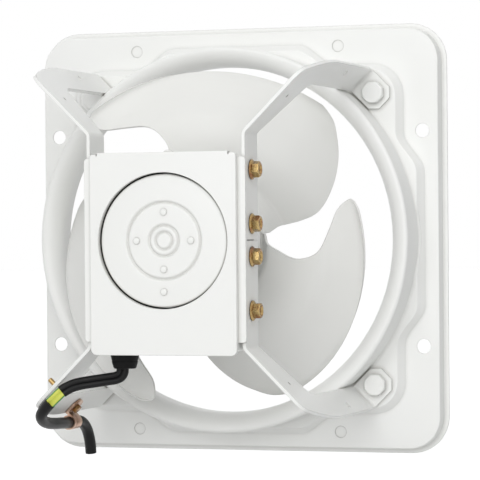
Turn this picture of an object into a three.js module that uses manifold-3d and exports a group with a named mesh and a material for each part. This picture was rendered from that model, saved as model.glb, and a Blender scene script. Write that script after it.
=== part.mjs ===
// Window exhaust fan of the 30 cm class. A square pressed panel carries a bell-mouth throat, four bent
// arms stand on its corners, and between them a bracket holds the motor that turns a three-blade
// propeller. Millimetres.
//
// The fan is modelled along its own shaft: x to the right, y up, z ("out") from the wall towards the
// room, with z = 0 on the flat front of the panel's border. The last group turns it into the part's
// frame, where +Z is up, the room is on the -Y side and the origin is on the shaft's axis in the
// plane of the wall.

import * as THREE from "three";
import { mergeVertices } from "three/addons/utils/BufferGeometryUtils.js";
import Module from "manifold-3d";

const wasm = await Module();
wasm.setup();

// ---- Driving dimensions -------------------------------------------------------------------------

// Facets round a full circle
const BELL_FACETS = 40;
const MOTOR_FACETS = 28;
const TURNED_FACETS = 20;
const BOLT_FACETS = 10;

// Clearances between neighbouring pieces
const SEAT_GAP = 0.3;
const SHAFT_FIT = 0.05;
const BOLT_FIT = 0.25;
const HOLE_FIT = 0.4;

// Throat and bell mouth
const THROAT_RADIUS = 160.75;
const THROAT_BACK = 22;
const FLARE_START = 34;
const FLARE_WIDTH = 14.65;
const FLARE_HEIGHT = 18.8;
const BEAD_RADIUS = 3.2;
const BELL_TAPER = 1.6;

// Panel
const PANEL_SHEET = 1.4;
const RIM_DEPTH = 17;
const RIM_EDGE_RADIUS = 3;
const RIM_CORNER_RADIUS = 30;
const LIP_WIDTH = 5;
const BORDER_WIDTH = 12;
const STEP_HEIGHT = 10;
const STEP_RUN = 7;
const STEP_TUCK = 1;
const JOG_START = 62;
const JOG_END = 98;
const CORNER_MARGIN = 19;
const CORNER_ROUNDING = 24;
const MOUNT_HOLE_RADIUS = 6.5;
const MOUNT_INSET = 15;
const MOUNT_OFFSET = 99.7;
const DIMPLE_RADIUS = 5.5;
const DIMPLE_DEPTH = 0.7;

// Arms
const ARM_SHEET = 3.2;
const ARM_FRONT = 203;
const ARM_DEPTH = 35;
const ARM_BEND_RADIUS = 4;
const ARM_BEND_HEIGHT = 93.1;
const ARM_ANGLE = Math.PI / 4;
const LEG_WIDTH = 28;
const LEG_CLEARANCE = 0.5;
const LEG_SHOULDER = 120;
const LEG_NECK = 12;
const LEG_CURVE = 15;
const BEAM_NOSE = 14;
const ELBOW_RISE = 18;
const ELBOW_ROUNDING = 12;
const FOOT_LENGTH = 30;
const FOOT_CHAMFER = 7;
const FOOT_BEND_RADIUS = 3;
const FOOT_BOLT_OFFSET = 16;
const PILOT_HOLE_RADIUS = 1.75;
const PILOT_INSET = 16.6;
const PILOT_DEPTH = 23;

// Motor bracket
const BRACKET_SHEET = 3.2;
const PLATE_SHEET = 3;
const PLATE_OVERHANG = 1.2;
const PLATE_TOP = 72.3;
const PLATE_BOTTOM = -88.4;
const PLATE_CORNER_RADIUS = 3;
const FLANGE_MARGIN = 2.4;
const OPENING_CLEARANCE = 3.5;
const BRACKET_CLEARANCE = 8.4;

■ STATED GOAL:
Beginning at the first line above, repeat exactly until the line containing "---- Driving dimensions", which is included.

■ COMPLETED TASK:
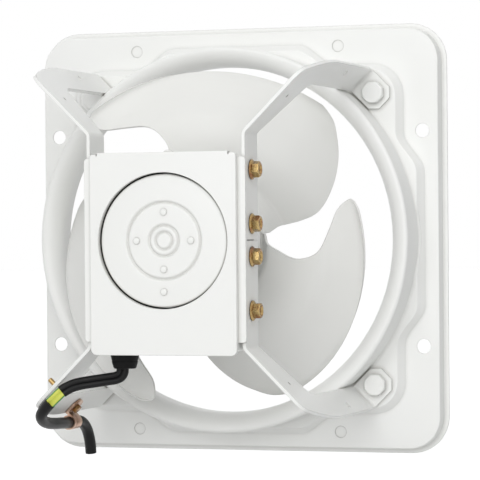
Turn this picture of an object into a three.js module that uses manifold-3d and exports a group with a named mesh and a material for each part. This picture was rendered from that model, saved as model.glb, and a Blender scene script. Write that script after it.
=== part.mjs ===
// Window exhaust fan of the 30 cm class. A square pressed panel carries a bell-mouth throat, four bent
// arms stand on its corners, and between them a bracket holds the motor that turns a three-blade
// propeller. Millimetres.
//
// The fan is modelled along its own shaft: x to the right, y up, z ("out") from the wall towards the
// room, with z = 0 on the flat front of the panel's border. The last group turns it into the part's
// frame, where +Z is up, the room is on the -Y side and the origin is on the shaft's axis in the
// plane of the wall.

import * as THREE from "three";
import { mergeVertices } from "three/addons/utils/BufferGeometryUtils.js";
import Module from "manifold-3d";

const wasm = await Module();
wasm.setup();

// ---- Driving dimensions -------------------------------------------------------------------------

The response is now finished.